I went by the Clerk’s Office at the Court of Appeals to see what he had actually filed. Since he has not raised any new issues of law and since the Court denied his petition for certiorari the last time around, I see no reason to file anything further. I doubt the Court will change its mind about the validity of Schmalfeldt’s legal arguments. There’s always the chance that they might, but the odds are small. Even if they grant his petition, all that means is that he has permission to appeal, not that he has won.

Let me make a couple more points.

First, the Gentle Reader should note that the Cabin Boy™ is only appealing the extension of the peace order. Even if he were to win his appeal, the original order would still stand, so he will be an adjudicated harasser regardless.
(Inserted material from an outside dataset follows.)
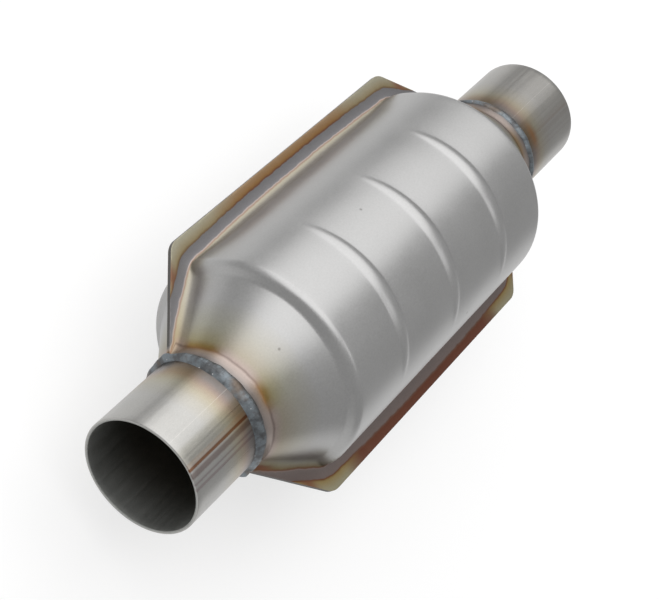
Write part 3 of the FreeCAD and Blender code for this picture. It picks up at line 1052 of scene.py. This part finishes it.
@dataclass
class HalfShells:
    """The two pressed halves of the body, in millimetres from the body's middle."""

    sheet: float = 1.2
    barrel_radius: float = 60
    barrel_end: float = 96.8
    shoulder_end: float = 100
    shoulder_radius: float = 54
    cone_end: float = 132.5
    neck_radius: float = 33.35
    neck_end: float = 141.5
    shoulder_bend: float = 5
    shoulder_root: float = 4
    neck_root: float = 6
    foot_rise: float = 6.0
    flange_half_width: float = 74.0
    corner_reach: float = 98.9
    tip_reach: float = 138.4
    tip_width: float = 33.65
    corner_round: float = 10
    corner_start: float = 90
    corner_steps: int = 8
    bead_places: tuple[float, ...] = (-53, 0, 53)
    bead_half_width: float = 4.5
    bead_height: float = 1.18
    bead_axis_rise: float = 3.2
    bead_blend: float = 0.16
    bead_margin: float = 3
    bead_steps: int = 11
    station_stride: float = 3.2
    foot_flare: Row = (
        (0, -0.2), (60, -0.2), (75, 0.0), (85, 0.6), (94, 0.8), (100, 0.3), (104, 0.0),
    )
    foot_fade: tuple[float, float] = (7.2, 22)
    root_line: Row = (
        (0, 63.9), (20, 63.9), (40, 63.6), (60, 63.1), (75, 62.4), (85, 62.0), (92, 61.8), (96, 61.2),
        (98.6, 59.9), (103.1, 57.0), (110.9, 52.2), (118.5, 47.9), (124.1, 44.3), (129.7, 40.3),
        (134, 36.9), (137, 34.9), (141.5, 33.9),
    )
    root_window: tuple[float, ...] = (-2.4, -1.2, 0, 1.2, 2.4)
    root_slip: Row = (
        (0, 0.0), (94, 0.0), (100, 1.3), (104, 2.1), (130, 2.3), (136, 1.0), (141.5, 0.0),
    )
    root_fall: float = 1.35
    track_depth: float = 0.14
    track_half_width: float = 2.6
    rim_round: float = 0.22
    joined_points: float = 0.05
    turn_steps: int = 96
    root_steps: int = 5
    flange_stride: float = 1.05
    flange_strides: int = 17

    def half_line(self) -> list[Vector]:
        """The body's outside from its middle to the end of a neck."""
        return rounded_path([
            (0, self.barrel_radius, 0),
            (self.barrel_end, self.barrel_radius, self.shoulder_bend),
            (self.shoulder_end, self.shoulder_radius, self.shoulder_root),
            (self.cone_end, self.neck_radius, self.neck_root),
            (self.neck_end, self.neck_radius, 0),
        ])

    def stations(self) -> list[Vector]:
        """The whole outline from neck to neck, closely divided where the beads come.

        Returns:
            Its places.
        """
        half = self.half_line()
        whole = [Vector((-p.x, p.y)) for p in reversed(half)] + half[1:]
        divided = [whole[0]]
        for before, after in zip(whole, whole[1:]):
            span = after - before
            steps = max(1, round(span.length / self.station_stride))
            divided += [before + span * step / steps for step in range(1, steps + 1)]
        near = self.bead_half_width + self.bead_margin
        plain = [p for p in divided if all(abs(p.x - bead) > near + 1 for bead in self.bead_places)]
        close = [
            Vector((bead + near * step / self.bead_steps, self.barrel_radius))
            for bead in self.bead_places for step in range(-self.bead_steps, self.bead_steps + 1)
        ]
        return sorted(plain + close, key=lambda p: p.x)

    def root(self, along: float) -> float:
        """How far out the flange begins, rounded off a little along the body.

        Args:
            along: A place along the body.

        Returns:
            The distance from the gas axis.
        """
        reaches, outs = zip(*self.root_line)
        near = [abs(abs(along) + step) for step in self.root_window]
        return float(np.mean(np.interp(near, reaches, outs)))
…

Second, a peace order is a civil proceeding. Maryland’s expungement statute applies only to criminal proceedings. Thus, peace orders cannot be expunged.

UPDATE—Fixed a typo. 13 April should read 13 May.

* * * * *

Of course, the Court of Appeals threw out that appeal as well.

Everything proceeded as I had foreseen.

Team Kimberlin Post of the Day


Today is the fifth anniversary of the hearing which resulted in the extension of the first peace order issued against Bill Schmalfeldt. I have many pleasant memories of that hearing, but my favorite was of being the witness stand while the judge had interrupted the Cabin Boy’s™ questioning of me in order to explain yet another point of law that Schmalfeldt misunderstood—and looking past him into the gallery to see The Dread Deadbeat Prius-Driver Brett Kimberlin (who had driven the Cabin Boy™ to court) chuckling over Schmalfeldt’s stupidity.

I suspect my memories of the day are more pleasant that Schmalfeldt’s.